Friday is the last day of class for fall semester not counting final exams, but thanks to a prodigious frenzy of reading and commenting on student papers yesterday, I’m more or less caught up on my grading, at least for a day or so, so I just wanted to point to a few links and things:
- First, you’ve probably noticed by now that YouTube has gone widescreen, chnging their aspect ratio from the more televisual 4:3 to the more cinematic 16:9. Film in Focus mentioned this story a few days ago, but because of Thanksgiving travels, I’m only now getting around to reading it. Charles Trippy has a creative video commenting on YouTube’s new dimensions. I’m intrigued by this decision for a couple of reasons. First, it makes business sense. It gives YouTube more room to compete with other video sites such as Hulu. But I’m also intrigued by the idea that the cinematic model is being privileged here, with TV once again being defined as the “bad object” in comparison with film. But the new aspect ratio also seems to deny, or reject, the broadcast model associated with YouTube’s original self-definition. Again, I’m not saying that the shift to widescreen is bad, but I am intrigued by the degree to which the new aspect ratio is based on certain (arbitrary) aesthetic standards.

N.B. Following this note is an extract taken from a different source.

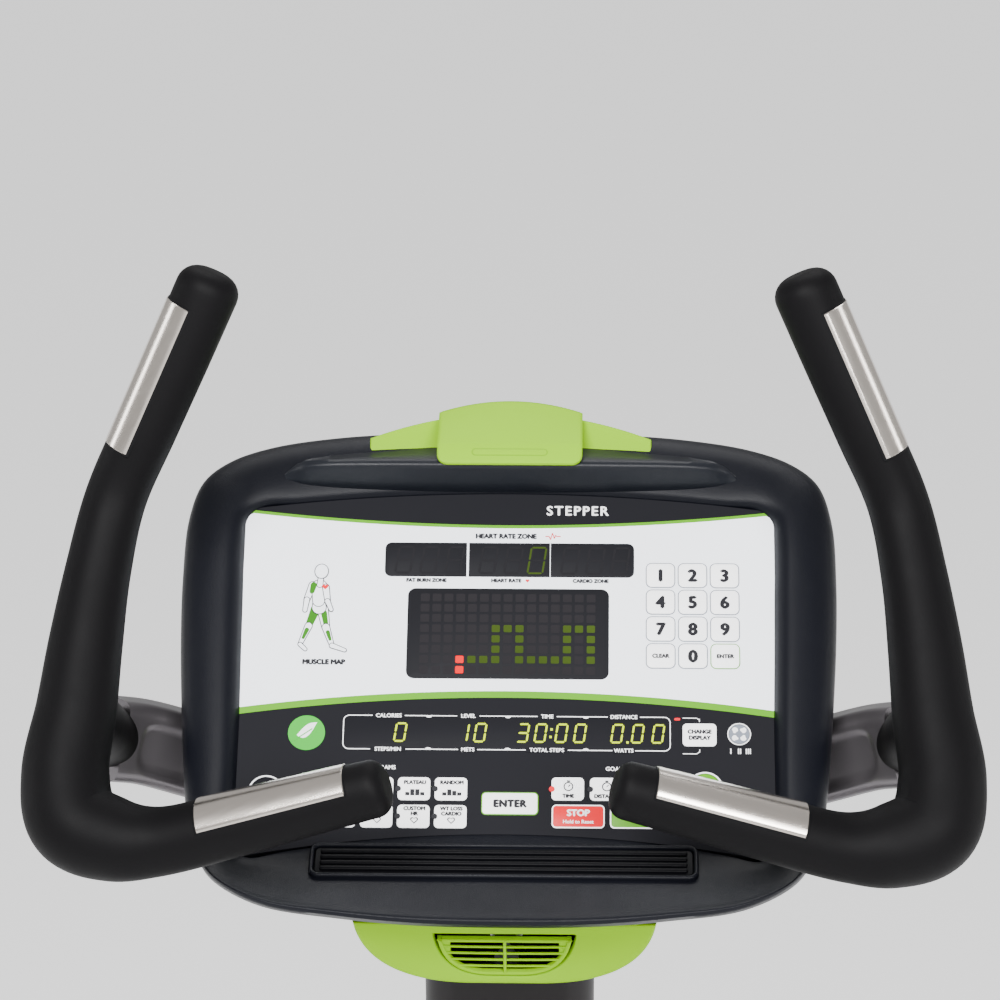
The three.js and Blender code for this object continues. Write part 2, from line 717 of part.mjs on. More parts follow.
// ---- Console ---------------------------------------------------------------------------------
// Everything here is in the console's own frame: x across, y up the panel, z out of the panel.
function consoleOutline(shrink = 0) {
  const k = (x) => x * (1 - shrink / 215);
  const low = -183 + shrink;
  const high = 181 - shrink;
  const s = new THREE.Shape();
  s.moveTo(0, low);
  s.bezierCurveTo(k(90), low, k(165), low + 12, k(187), -134);
  s.bezierCurveTo(k(200), -108, k(212), -40, k(214.5), 40);
  s.bezierCurveTo(k(215.5), 80, k(215), 110, k(209), high - 47);
  s.bezierCurveTo(k(203), high - 23, k(165), high - 15, k(130), high - 9.5);
  s.bezierCurveTo(k(90), high - 3.5, k(40), high, 0, high);
  s.bezierCurveTo(k(-40), high, k(-90), high - 3.5, k(-130), high - 9.5);
  s.bezierCurveTo(k(-165), high - 15, k(-203), high - 23, k(-209), high - 47);
  s.bezierCurveTo(k(-215), 110, k(-215.5), 80, k(-214.5), 40);
  s.bezierCurveTo(k(-212), -40, k(-200), -108, k(-187), -134);
  s.bezierCurveTo(k(-165), low + 12, k(-90), low, 0, low);
  return s;
}

const LEDGE = { y: -132, z: 10.3, slope: radians(26), width: 242, depth: 30 };
const BACK_SEAM = -15;

function onLedge(shape) {
  const turned = geometryOf(shape).rotateX(-LEDGE.slope).translate(0, LEDGE.y, LEDGE.z);
  return solid(turned);
}

// The control panel's outline, arched along its top and bottom.
function panelShape(grow) {
  const { half, low, high, corner } = PANEL;
  const w = half + grow;
  const [lowEdge, lowMiddle] = low.map((y) => y - grow);
  const [highEdge, highMiddle] = high.map((y) => y + grow);
  const s = new THREE.Shape();
  s.moveTo(-w, lowEdge + corner);
  s.quadraticCurveTo(-w, lowEdge, corner - w, lowEdge + 1.5);
  s.quadraticCurveTo(0, 2 * lowMiddle - lowEdge, w - corner, lowEdge + 1.5);
  s.quadraticCurveTo(w, lowEdge, w, lowEdge + corner);
  s.lineTo(w, highEdge - corner);
  s.quadraticCurveTo(w, highEdge, w - corner, highEdge + 1.5);
  s.quadraticCurveTo(0, 2 * highMiddle - highEdge, corner - w, highEdge + 1.5);
  s.quadraticCurveTo(-w, highEdge, -w, highEdge - corner);
  s.closePath();
  return s;
}

function console3d() {
  const body = prismZ(consoleOutline(), BACK_SEAM, 60, 5);
  const sideView = prismX(
    outline([
      [190, BACK_SEAM],
      [190, 2],
      [176, 12],
      [-102, 12],
      [-110, 2],
      [-116, 2],
      [-150, 18.6],
      [-172, 29.3],
      [-179, 32.5],
      [-184, 29],
      [-180, 22],
      [-126, BACK_SEAM],
    ]),
    -220,
    220,
  );
  const panelRecess = prismZ(panelShape(1), 0, 40, 6);
  const tray = onLedge(
    block([-LEDGE.width / 2 - 1, -LEDGE.depth / 2 - 1, -3.5], [LEDGE.width / 2 + 1, LEDGE.depth / 2 + 1, 30]),
  );
  const hollow = prismZ(consoleOutline(5), BACK_SEAM - 1, -5, 5).intersect(
    block([-300, -104, -60], [300, 172, 0]),
  );
  const shell = body.intersect(sideView).subtract(panelRecess).subtract(tray).subtract(hollow);
  add("console_front_shell", shell, MATERIAL.shell, consoleFrame);

  backShell();
  panelPieces();
  topRack();
}

function backShell() {
  const ring = (half, low, high, z, r) =>
    roundedRectangle(-half, low, half, high, r)
      .extractPoints(3)
      .shape.map((p) => v3(p.x, p.y, z));
  const outer = loft([
    ring(206, -124, 172, BACK_SEAM - GAP, 60),
    ring(180, -95, 160, -45, 55),
    ring(110, -62, 118, BACK_Z, 40),
  ]);
  const inner = loft([
    ring(202, -120, 168, BACK_SEAM, 57),
    ring(176, -91, 156, -43, 52),
    ring(106, -59, 114, BACK_Z + WALL, 37),
  ]);
  add("console_back_shell", outer.subtract(inner), MATERIAL.shell, consoleFrame);
  add("circuit_board", block([-140, -70, -24], [140, 90, -22]), MATERIAL.board, consoleFrame);
}

function panelPieces() {
  const sheet = prismZ(panelShape(0), GAP, 1.4, 6);
  const WINDOWS = {
    zone_window: [-82, 72, 82, 96],
    matrix_window: [-66, -1, 66, 63],
    readout_window: [-106, -50, 106, -26.5],
  };
  const cutters = Object.values(WINDOWS).map(([x0, y0, x1, y1]) => block([x0, y0, -1], [x1, y1, 3]));
  add("control_overlay", sheet.subtract(union(...cutters)), MATERIAL.overlay, consoleFrame);
  for (const [name, [x0, y0, x1, y1]] of Object.entries(WINDOWS))
    add(
      name,
      block([x0 + GAP, y0 + GAP, GAP], [x1 - GAP, y1 - GAP, 1.6]),
      MATERIAL.window,
      consoleFrame,
    );

  const half = LEDGE.width / 2;
  const strip = block([-half, -LEDGE.depth / 2, -3.5 + GAP], [half, LEDGE.depth / 2, -1]);
  const ribs = [-10.5, -3.5, 3.5, 10.5].map((y) => block([-half + 3, y - 1.5, -2], [half - 3, y + 1.5, 1]));
  add("ledge_mat", onLedge(union(strip, ...ribs)), MATERIAL.rubber, consoleFrame);
}

const RACK = { front: 24, base: 12 + GAP };

function topRack() {
  const lens = new THREE.Shape();
  lens.moveTo(-150, 142);
  lens.quadraticCurveTo(0, 124, 150, 142);
  lens.quadraticCurveTo(80, 163, 0, 163);
  lens.quadraticCurveTo(-80, 163, -150, 142);
  add("rack_ledge", prismZ(lens, RACK.base, RACK.front, 10), MATERIAL.shell, consoleFrame);

  const wings = outline([
    [-94, 164],
    [-88, 170],
    [-50, 182],
    [0, 187],
    [50, 182],
    [88, 170],
    [94, 164],
  ]);
  add("rack_backrest", prismZ(wings, RACK.base, 17), MATERIAL.green, consoleFrame);

  const clip = outline([
    [140, RACK.front + 0.8],
    [164, RACK.front + 0.8],
    [164, 17.8],
    [188, 17.8],
    [192, 10],
    [196, 8],
    [197, 12],
    [189, 21],
    [164, 29.5],
    [143, 30.5],
    [140, 29],
  ]);
  add("media_clip", prismX(clip, -48, 48), MATERIAL.green, consoleFrame);
}

// ---- Fan under the console --------------------------------------------------------------------
const FAN = { low: 1200, high: 1254, front: 90, back: 236, half: 97.5, slope: radians(29) };
const VENT = { half: 46, low: -23, high: 19.5 }; // on the sloped front, from its middle

// A boat-shaped outline in x and z, open upwards.
function boat(half, low, high, inset = 0) {
  const s = new THREE.Shape();
  const w = half - inset;
  s.moveTo(-w, high - inset);
  s.bezierCurveTo(-w * 0.96, low + (high - low) * 0.48, -w * 0.72, low + inset, -w * 0.2, low + inset);
  s.lineTo(w * 0.2, low + inset);
  s.bezierCurveTo(w * 0.72, low + inset, w * 0.96, low + (high - low) * 0.48, w, high - inset);
  s.closePath();
  return s;
}

// From the front's own upright frame to its place: y runs into the housing, z up its face.
const onFanFront = (shape) =>
  solid(geometryOf(shape).rotateX(FAN.slope).translate(0, FAN.front, (FAN.low + FAN.high) / 2));

function fan() {
  const { half, low, high, front, back } = FAN;
  const beyond = (inset) => onFanFront(block([-200, -200, -200], [200, inset, 200]));
  const outer = prismY(boat(half, low, high), front - 30, back, 8).subtract(beyond(0));
  const inner = prismY(boat(half, low, high, WALL), front - 30, back + 10, 8).subtract(beyond(WALL));
  const opening = onFanFront(prismY(boat(VENT.half, VENT.low, VENT.high), -10, 10, 6));
  const housing = outer.subtract(inner).subtract(opening).subtract(mastSolid(1.2, 1100, 1400));
  add("fan_housing", housing, MATERIAL.green);

  // The louvre tilts in the opening about a level line through its middle.
  const slots = [];
  for (let z = VENT.low + 6; z < VENT.high - 4; z += 5)
    for (const s of [-1, 1]) {
      const reach = 33 - Math.max(0, VENT.low + 16 - z) * 1.2;
      slots.push(block([Math.min(s * 1.5, s * reach), -5, z], [Math.max(s * 1.5, s * reach), 10, z + 2.6]));
    }
  const face = prismY(boat(VENT.half, VENT.low, VENT.high, 1.6), -1.5, 2.5, 6);
  add("fan_louvre", onFanFront(face.subtract(union(...slots))), MATERIAL.green);

  const [hubY, hubZ] = [128, 1228];
  const blades = [0, 1, 2, 3, 4].map((i) => {
    const blade = new THREE.BoxGeometry(8, 1.6, 14).rotateZ(0.6).translate(0, 0, 12);
    return solid(blade.rotateY((i / 5) * 2 * Math.PI).translate(0, hubY, hubZ));
  });
  add("fan_rotor", union(rod("y", 6.5, hubY - 4, hubY + 4, 0, hubZ, 16), ...blades), MATERIAL.rubber);
  const motor = union(
    rod("y", 12, hubY + 6, hubY + 26, 0, hubZ, 20),
    block([-8, hubY + 8, FAN.low + WALL + GAP], [8, hubY + 24, hubZ]),
  );
  add("fan_motor", motor, MATERIAL.steel);
}

floorFrame();
driveFrame();
driveTrain();
pedalSide("left", -1);
pedalSide("right", 1);
covers();
mast();
handlebar("left", -1);
handlebar("right", 1);
console3d();
fan();

export default part;
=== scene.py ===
# Looks for the stepper: fine surfaces, materials, printed panel, light and camera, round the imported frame.
# Lengths inside the helpers are millimetres; a piece is scaled to metres when it is made.
import math

import bmesh
import bpy
from mathutils import Matrix, Vector


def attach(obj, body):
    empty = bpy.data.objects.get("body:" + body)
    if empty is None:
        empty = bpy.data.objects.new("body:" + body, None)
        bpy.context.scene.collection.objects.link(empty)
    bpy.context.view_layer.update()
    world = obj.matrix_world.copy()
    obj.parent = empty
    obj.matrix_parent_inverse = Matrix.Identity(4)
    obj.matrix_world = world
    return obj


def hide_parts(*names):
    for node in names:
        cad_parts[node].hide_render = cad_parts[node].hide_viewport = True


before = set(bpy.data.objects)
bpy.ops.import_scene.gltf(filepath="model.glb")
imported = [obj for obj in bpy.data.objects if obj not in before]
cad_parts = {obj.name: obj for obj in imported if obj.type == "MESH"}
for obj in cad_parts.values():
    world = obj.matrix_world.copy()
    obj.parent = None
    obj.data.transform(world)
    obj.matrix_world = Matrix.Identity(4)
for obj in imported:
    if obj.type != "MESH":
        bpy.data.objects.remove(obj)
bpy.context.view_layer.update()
MM = 0.001
THIN = 0.1  # the radius that stands for a lathe's axis


def linked(name, data):
    """A new object in the scene."""
    obj = bpy.data.objects.new(name, data)
    bpy.context.collection.objects.link(obj)
    return obj


# ---- Camera -----------------------------------------------------------------------------------
PANEL_CENTRE = Vector((0, 150, 1395))
CAMERA = {"azimuth": 1.5, "pitch": 15.0, "distance": 2400, "rise": 115.7, "across": -4.4, "roll": -0.05,
          "lens": 132.9, "sensor": 36, "far": 100}


def camera():
    az, pitch = math.radians(CAMERA["azimuth"]), math.radians(CAMERA["pitch"])
    turn = Matrix.Rotation(az, 3, "Z")
    ahead = turn @ Vector((0, math.cos(pitch), -math.sin(pitch)))
    up = turn @ Vector((0, math.sin(pitch), math.cos(pitch)))
    right = ahead.cross(up)
    place = PANEL_CENTRE - ahead * CAMERA["distance"] + up * CAMERA["rise"] + right * CAMERA["across"]
    data = bpy.data.cameras.new("camera")
    data.lens = CAMERA["lens"]
    data.sensor_width = CAMERA["sensor"]
    data.clip_end = CAMERA["far"]
    cam = linked("camera", data)
    axes = Matrix((right, up, -ahead)).transposed().to_4x4()
    cam.matrix_world = Matrix.Translation(place * MM) @ axes @ Matrix.Rotation(math.radians(CAMERA["roll"]),
                                                                               4, "Z")
    bpy.context.scene.camera = cam


camera()


# ---- Materials --------------------------------------------------------------------------------
def surface(name, color, rough, metal=0.0, grain=None, mottle=0.06, stretch=(1, 1, 1), spec=0.5, emit=0.0,
            rough_vary=0.06):
    """A procedural finish. grain is (grains per metre, depth in metres, strength)."""
    mat = bpy.data.materials.new(name)
    mat.use_nodes = True
    tree = mat.node_tree
    make = tree.nodes.new
    link = tree.links.new
    shader = tree.nodes["Principled BSDF"]
    shader.inputs["Metallic"].default_value = metal
    shader.inputs["Specular IOR Level"].default_value = spec
    place = make("ShaderNodeTexCoord")
    scale = make("ShaderNodeMapping")
    scale.inputs["Scale"].default_value = stretch
    link(place.outputs["Object"], scale.inputs["Vector"])

    def noise(per_metre, detail=3.0):
        n = make("ShaderNodeTexNoise")
        n.inputs["Scale"].default_value = per_metre
        n.inputs["Detail"].default_value = detail
        link(scale.outputs["Vector"], n.inputs["Vector"])
        return n.outputs["Fac"]

    cloud = noise(14, 4)
    tone = make("ShaderNodeMix")
    tone.data_type = "RGBA"
    dark = [c * (1 - mottle) for c in color]
    light = [min(1, c * (1 + mottle)) for c in color]
    tone.inputs["A"].default_value = (*dark, 1)
    tone.inputs["B"].default_value = (*light, 1)
    link(cloud, tone.inputs["Factor"])
    link(tone.outputs["Result"], shader.inputs["Base Color"])
    spread = make("ShaderNodeMapRange")
    spread.inputs["To Min"].default_value = max(0.02, rough - rough_vary)
    spread.inputs["To Max"].default_value = min(1, rough + rough_vary)
    link(noise(60, 5), spread.inputs["Value"])
    link(spread.outputs["Result"], shader.inputs["Roughness"])
    if grain:
        per_metre, depth, strength = grain
        bump = make("ShaderNodeBump")
        bump.inputs["Distance"].default_value = depth
        bump.inputs["Strength"].default_value = strength
        link(noise(per_metre, 2), bump.inputs["Height"])
        link(bump.outputs["Normal"], shader.inputs["Normal"])
    if emit:
        shader.inputs["Emission Color"].default_value = (*color, 1)
        shader.inputs["Emission Strength"].default_value = emit
    return mat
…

- Speaking of YouTube, the inevitable YouTube documentary, I Want My Three Minutes Back, is now being promoted and circulated at film festivals. The trailer, available at Spout.com, highlights many of the astounding statistics, including the detail that ten hours of video footage is loaded to YouTube every minute, but again, sheer numbers are less interesting than the YouTube ideology that is being promoted in the trailer, one that treats YouTube as a community while ignoring how that community is constructed and how it is based on certain (relatively traditional) notions of stardom and discovery.

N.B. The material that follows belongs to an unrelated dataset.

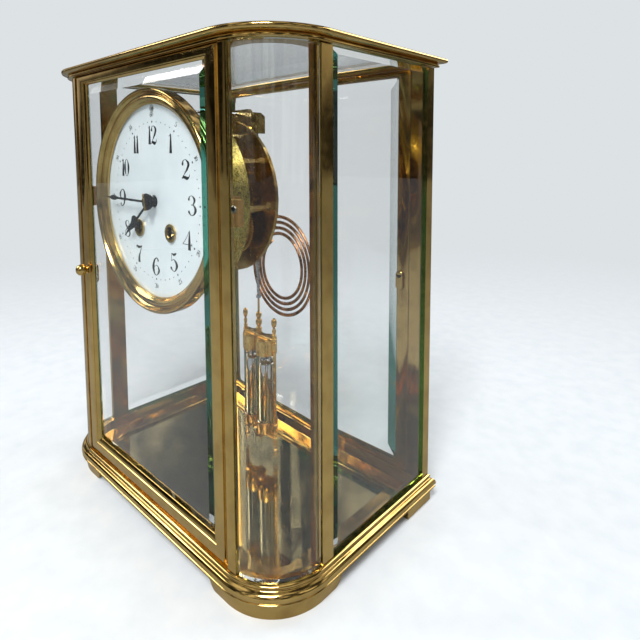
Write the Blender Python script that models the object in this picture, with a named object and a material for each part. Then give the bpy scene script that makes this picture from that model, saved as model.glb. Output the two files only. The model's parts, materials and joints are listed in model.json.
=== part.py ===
"""Crystal regulator clock: a brass case glazed on all sides, with a round striking movement and a
mercury pendulum inside. Metres, +Z up. The clock faces -Y and its right side, seen from the front, is +X.
Depths are counted backwards from the outer face of the front door, and places in the movement are
counted from the centre of the dial."""

import math

import bmesh
import bpy
import numpy as np
from mathutils import Matrix, Vector

for old_object in list(bpy.data.objects):
    bpy.data.objects.remove(old_object, do_unlink=True)

MM = 0.001
DEGREE = math.pi / 180

# Clearances
GAP = 0.3 * MM
RUNNING_GAP = 0.25 * MM
CUT_OVERRUN = 1.0 * MM
WELD_DISTANCE = 0.0001 * MM

# Case as a whole
CASE_WIDTH = 182.8 * MM
CASE_DEPTH = 110.2 * MM
CORNER_RADIUS = 27.7 * MM
CORNER_STEPS = 7
GLAZING_HEIGHT = 210.1 * MM

# Feet
FOOT_HEIGHT = 6.9 * MM
FOOT_OVERHANG = 1.0 * MM
FOOT_BAND = 13.0 * MM
FOOT_CHAMFER = 0.6 * MM
FRONT_FOOT_REACH = 11.3 * MM
SIDE_FOOT_REACH = 10.9 * MM
REAR_FOOT_LENGTH = 20.0 * MM

# Base moulding and floor
BASE_HEIGHT = 7.3 * MM
BASE_OVERHANG = 3.2 * MM
BASE_WALL = 7.0 * MM
BASE_FLANGE = 17.0 * MM
BASE_FLANGE_THICKNESS = 1.1 * MM
BASE_PROFILE_SHARES = (
    (0.76, 0.0), (0.94, 0.04), (0.94, 0.13), (0.78, 0.16), (0.97, 0.25), (1.0, 0.38),
    (0.9, 0.52), (0.66, 0.63), (0.26, 0.69), (0.18, 0.77), (0.31, 0.82), (0.31, 0.93), (0.0, 1.0),
)
FLOOR_INSET = 14.5 * MM
FLOOR_THICKNESS = 2.0 * MM

# Top frame and top glass
TOP_HEIGHT = 4.5 * MM
TOP_OVERHANG = 4.8 * MM
TOP_PROFILE_SHARES = (
    (0.38, 0.0), (0.38, 0.27), (0.2, 0.36), (0.68, 0.4), (0.94, 0.5), (1.0, 0.64),
    (1.0, 0.8), (0.9, 0.94), (0.72, 1.0),
)
TOP_LEDGE_REACH = 12.4 * MM
TOP_LEDGE_THICKNESS = 1.3 * MM
TOP_GLASS_SEAT = 1.7 * MM
TOP_GLASS_BEVEL = 7.0 * MM
TOP_GLASS_EDGE = 1.0 * MM
TOP_GLASS_THICKNESS = 2.7 * MM

# Posts and fixed glasses
FRONT_POST_WIDTH = 5.0 * MM
FRONT_POST_DEPTH = 6.0 * MM
POST_LIP = 1.7 * MM
POST_LIP_THICKNESS = 1.2 * MM
SIDE_POST_LENGTH = 6.5 * MM
SIDE_POST_THICKNESS = 6.0 * MM
REAR_POST_WIDTH = 11.3 * MM
REAR_POST_DEPTH = 5.3 * MM
GLASS_THICKNESS = 3.0 * MM
GLASS_EDGE = 1.4 * MM
GLASS_BEVEL = 3.0 * MM
GLASS_INSET = 0.5 * MM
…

- I saw Hugh McGuire’s Huffington Post article on why academics should blog a few days ago, but it has been circulating among my del.icio.us friends recently, so I figured I’d mention it here. Obviously, I’m essentially in agreement with McGuire on the basics. Blogs can help academics improve our writing and expand our audience (among other things), but it’s interesting to have a reading of academic writing from an “outsider” perspective.
- Speaking of academic blogging, Kairos recently announced their Call for Awards, which includes the John Lovas Memorial Weblog Award, an award for “an outstanding blog devoted largely to academic pursuits.”